→ DATA:
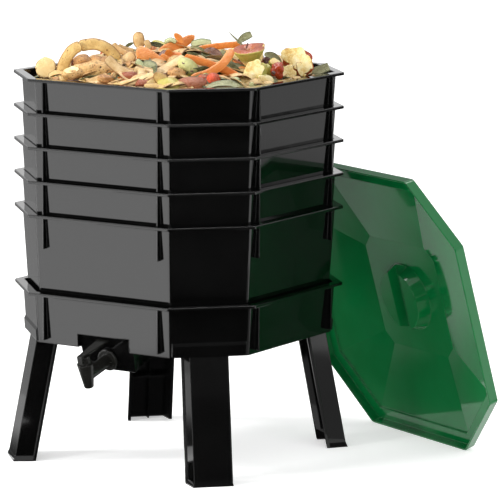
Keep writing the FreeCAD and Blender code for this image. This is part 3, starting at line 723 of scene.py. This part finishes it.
# Cut sides: facing, and share of the radius that is left.
PALE_FACE = (((-0.1, -1.0, 0.25), 0.3),)
SLICE = (((0.05, -1.0, 0.15), 0.45), ((0.0, 1.0, 0.0), 0.3))
CHUNKS = {
    # name: kind, place in the picture, depth, half sizes, heading, lean, roughness, seed and tone, and after
    # them its cut sides, rings, points round and skin, as far as they differ from a plain lump's
    "potato half at the left corner":
        (potatoes, (45.8, 68.0), -0.055, (0.0175, 0.014, 0.019), 0.1, 0.15, 0.05, 3, 0.6, PALE_FACE),
    "potato slice beside it":
        (potatoes, (56.8, 75.5), -0.09, (0.015, 0.012, 0.009), 0.2, 0.0, 0.08, 5, 0.7, PALE_FACE),
    "potato under the arch": (potatoes, (83.5, 62.0), -0.06, (0.0175, 0.016, 0.0125), 0.3, 0.1, 0.1, 9, 0.4),
    "potato right under the arch":
        (potatoes, (99.5, 62.5), -0.06, (0.021, 0.018, 0.0125), -0.2, 0.0, 0.1, 10, 0.55),
    "long potato": (potatoes, (92.5, 70.5), -0.11, (0.043, 0.022, 0.0165), 0.05, -0.1, 0.12, 8, 0.85),
    "end of the long potato":
        (potatoes, (73.5, 73.5), -0.125, (0.02, 0.012, 0.0105), 0.05, -0.1, 0.09, 27, 0.8),
    "peeled spot on it":
        (potatoes, (71.5, 69.8), -0.132, (0.0125, 0.008, 0.0055), 0.1, -0.2, 0.06, 6, 0.9,
         (((0.0, -1.0, 0.9), 0.1),)),
    "cut piece below it":
        (potatoes, (116.5, 77.0), -0.15, (0.0095, 0.01, 0.0105), 0.4, 0.3, 0.14, 28, 0.8,
         (((0.2, -1.0, 0.4), 0.3),)),
    "brown piece at the wall":
        (potatoes, (107.0, 79.5), -0.155, (0.017, 0.012, 0.0085), 0.1, 0.1, 0.1, 29, 0.3),
    "brown potato": (potatoes, (176.5, 74.0), -0.165, (0.0165, 0.014, 0.0115), 0.1, 0.2, 0.07, 11, 0.45),
    "slice at the front corner":
        (potatoes, (153.5, 84.0), -0.2, (0.0125, 0.012, 0.0085), 0.4, 0.0, 0.12, 14, 0.7, PALE_FACE),
    "red potato": (reds, (192.0, 84.0), -0.205, (0.0285, 0.02, 0.0125), 0.1, 0.0, 0.06, 12, 0.85),
    "tomato": (reds, (213.5, 80.5), -0.2, (0.0125, 0.013, 0.0135), 0.0, 0.0, 0.03, 13, 0.0),
    "tomato behind it": (reds, (204.0, 79.5), -0.19, (0.012, 0.012, 0.0095), 0.0, 0.0, 0.06, 31, 0.3),
    "red skin among the peelings":
        (reds, (131.5, 77.0), -0.16, (0.019, 0.014, 0.009), 0.1, 0.1, 0.1, 32, 0.45),
    "red skin at the wall": (reds, (144.0, 83.5), -0.19, (0.016, 0.012, 0.008), 0.1, 0.0, 0.1, 33, 0.55),
    "green fruit": (fruit, (188.0, 66.2), -0.15, (0.0205, 0.017, 0.0125), 0.1, 0.62, 0.05, 15, 0.7),
    "small green fruit": (fruit, (252.5, 85.0), -0.16, (0.0105, 0.01, 0.0075), 0.3, 0.0, 0.08, 16, 0.9),
    "courgette end":
        (rinds, (230.5, 83.5), -0.19, (0.021, 0.012, 0.0095), 0.0, -0.12, 0.24, 17, 0.75,
         (((0.1, -1.0, 0.6), 0.2),)),
    "pale bit beside it":
        (potatoes, (243.0, 86.0), -0.19, (0.0065, 0.007, 0.005), 0.0, 0.0, 0.1, 34, 0.9, PALE_FACE),
    # Two small dark lumps on the green fruit are painted shade for the inside of its holes.
    "painted shade of the upper hole in the fruit":
        (onions, (183.5, 63.4), -0.163, (0.0026, 0.003, 0.002), 0.3, 0.4, 0.3, 35, 0.0, (), 8, 12),
    "painted shade of the lower hole in the fruit":
        (onions, (191.5, 70.8), -0.163, (0.0026, 0.003, 0.002), 0.3, 0.4, 0.3, 35, 0.0, (), 8, 12),
}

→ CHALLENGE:
Reproduce the full listing word for word.

→ EXERCISE SOLUTION:
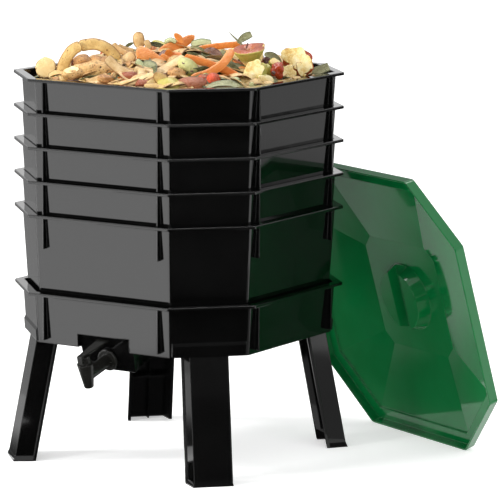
Keep writing the FreeCAD and Blender code for this image. This is part 3, starting at line 723 of scene.py. This part finishes it.
# Cut sides: facing, and share of the radius that is left.
PALE_FACE = (((-0.1, -1.0, 0.25), 0.3),)
SLICE = (((0.05, -1.0, 0.15), 0.45), ((0.0, 1.0, 0.0), 0.3))
CHUNKS = {
    # name: kind, place in the picture, depth, half sizes, heading, lean, roughness, seed and tone, and after
    # them its cut sides, rings, points round and skin, as far as they differ from a plain lump's
    "potato half at the left corner":
        (potatoes, (45.8, 68.0), -0.055, (0.0175, 0.014, 0.019), 0.1, 0.15, 0.05, 3, 0.6, PALE_FACE),
    "potato slice beside it":
        (potatoes, (56.8, 75.5), -0.09, (0.015, 0.012, 0.009), 0.2, 0.0, 0.08, 5, 0.7, PALE_FACE),
    "potato under the arch": (potatoes, (83.5, 62.0), -0.06, (0.0175, 0.016, 0.0125), 0.3, 0.1, 0.1, 9, 0.4),
    "potato right under the arch":
        (potatoes, (99.5, 62.5), -0.06, (0.021, 0.018, 0.0125), -0.2, 0.0, 0.1, 10, 0.55),
    "long potato": (potatoes, (92.5, 70.5), -0.11, (0.043, 0.022, 0.0165), 0.05, -0.1, 0.12, 8, 0.85),
    "end of the long potato":
        (potatoes, (73.5, 73.5), -0.125, (0.02, 0.012, 0.0105), 0.05, -0.1, 0.09, 27, 0.8),
    "peeled spot on it":
        (potatoes, (71.5, 69.8), -0.132, (0.0125, 0.008, 0.0055), 0.1, -0.2, 0.06, 6, 0.9,
         (((0.0, -1.0, 0.9), 0.1),)),
    "cut piece below it":
        (potatoes, (116.5, 77.0), -0.15, (0.0095, 0.01, 0.0105), 0.4, 0.3, 0.14, 28, 0.8,
         (((0.2, -1.0, 0.4), 0.3),)),
    "brown piece at the wall":
        (potatoes, (107.0, 79.5), -0.155, (0.017, 0.012, 0.0085), 0.1, 0.1, 0.1, 29, 0.3),
    "brown potato": (potatoes, (176.5, 74.0), -0.165, (0.0165, 0.014, 0.0115), 0.1, 0.2, 0.07, 11, 0.45),
    "slice at the front corner":
        (potatoes, (153.5, 84.0), -0.2, (0.0125, 0.012, 0.0085), 0.4, 0.0, 0.12, 14, 0.7, PALE_FACE),
    "red potato": (reds, (192.0, 84.0), -0.205, (0.0285, 0.02, 0.0125), 0.1, 0.0, 0.06, 12, 0.85),
    "tomato": (reds, (213.5, 80.5), -0.2, (0.0125, 0.013, 0.0135), 0.0, 0.0, 0.03, 13, 0.0),
    "tomato behind it": (reds, (204.0, 79.5), -0.19, (0.012, 0.012, 0.0095), 0.0, 0.0, 0.06, 31, 0.3),
    "red skin among the peelings":
        (reds, (131.5, 77.0), -0.16, (0.019, 0.014, 0.009), 0.1, 0.1, 0.1, 32, 0.45),
    "red skin at the wall": (reds, (144.0, 83.5), -0.19, (0.016, 0.012, 0.008), 0.1, 0.0, 0.1, 33, 0.55),
    "green fruit": (fruit, (188.0, 66.2), -0.15, (0.0205, 0.017, 0.0125), 0.1, 0.62, 0.05, 15, 0.7),
    "small green fruit": (fruit, (252.5, 85.0), -0.16, (0.0105, 0.01, 0.0075), 0.3, 0.0, 0.08, 16, 0.9),
    "courgette end":
        (rinds, (230.5, 83.5), -0.19, (0.021, 0.012, 0.0095), 0.0, -0.12, 0.24, 17, 0.75,
         (((0.1, -1.0, 0.6), 0.2),)),
    "pale bit beside it":
        (potatoes, (243.0, 86.0), -0.19, (0.0065, 0.007, 0.005), 0.0, 0.0, 0.1, 34, 0.9, PALE_FACE),
    # Two small dark lumps on the green fruit are painted shade for the inside of its holes.
    "painted shade of the upper hole in the fruit":
        (onions, (183.5, 63.4), -0.163, (0.0026, 0.003, 0.002), 0.3, 0.4, 0.3, 35, 0.0, (), 8, 12),
    "painted shade of the lower hole in the fruit":
        (onions, (191.5, 70.8), -0.163, (0.0026, 0.003, 0.002), 0.3, 0.4, 0.3, 35, 0.0, (), 8, 12),
}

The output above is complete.